Some lenses come with a switch for selecting an IS mode, while there are some others that switch between the IS modes automatically. Most of the lenses for advanced amateurs and professional photographers come with a mode selector switch, while those for general users are equipped with an On/Off switch for the IS feature. However, note that even for lenses that only come with an On/Off switch, some are able to detect panning and switch to operate in IS Mode 2. You are recommended to read up the lens manual to check whether your lens supports such a function.

There are many users who are not sure whether they need to turn off the IS when the camera is attached to a tripod. In fact, since the release of the EF300mm f/2.8L IS USM in July 1999, all EF lenses built in with the IS feature are equipped with a detection function that disables the IS feature automatically when the camera is mounted to a tripod.

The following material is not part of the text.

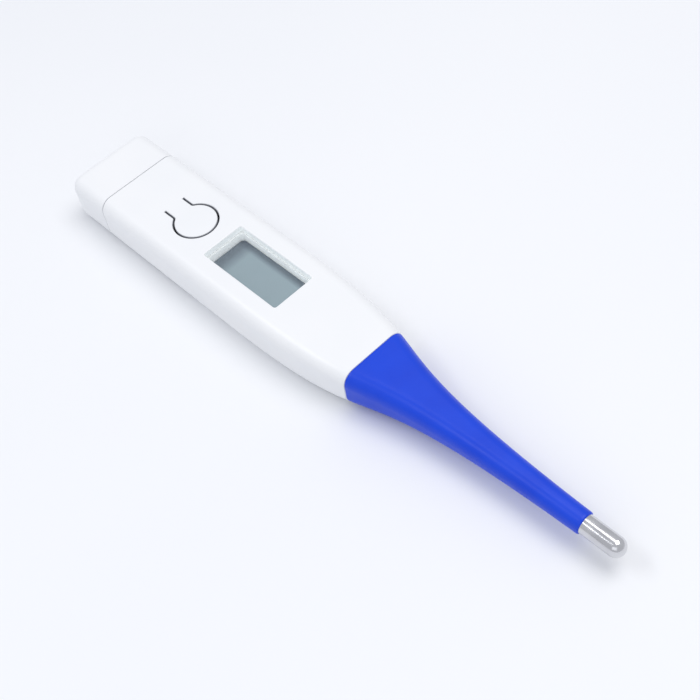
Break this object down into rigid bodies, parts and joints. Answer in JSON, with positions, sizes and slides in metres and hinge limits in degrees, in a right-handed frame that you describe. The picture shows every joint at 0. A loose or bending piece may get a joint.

For lenses that come with a mode selector switch, you may need to switch the mode according to the circumstances. Nonetheless, for lenses using the latest IS feature, it can be left on at all times unless the surrounding conditions require you to disable it.

Configuration of the IS Unit

A: Direction in which the corrective optics moves

B: Circuit Board

C: PSD

D: Magnet

E: IRED

F: Corrective Optics Lens Barrel Holding Pin

G: Yoke (Magnetic Flux Plate)

H: Corrective Optics

I: Corrective Optics Lens Barrel

J: Guide Shaft

K: Corrective Optics Lock Mechanism

The amount of displacement by the corrective optics for IS is calculated by two ultra-small vibration-detecting gyro sensors (PSD) that detect camera shake in the vertical and horizontal directions in the form of angular acceleration. When the shutter button is half-pressed, the lock for the corrective optics is disengaged. Camera shake is detected by the vibration-detecting gyro sensors (PSD), and the detection signals are sent to a microcomputer where they are converted into vibration signals for the corrective optics. The vibration signals are then transmitted to the drive circuit to move the corrective optics.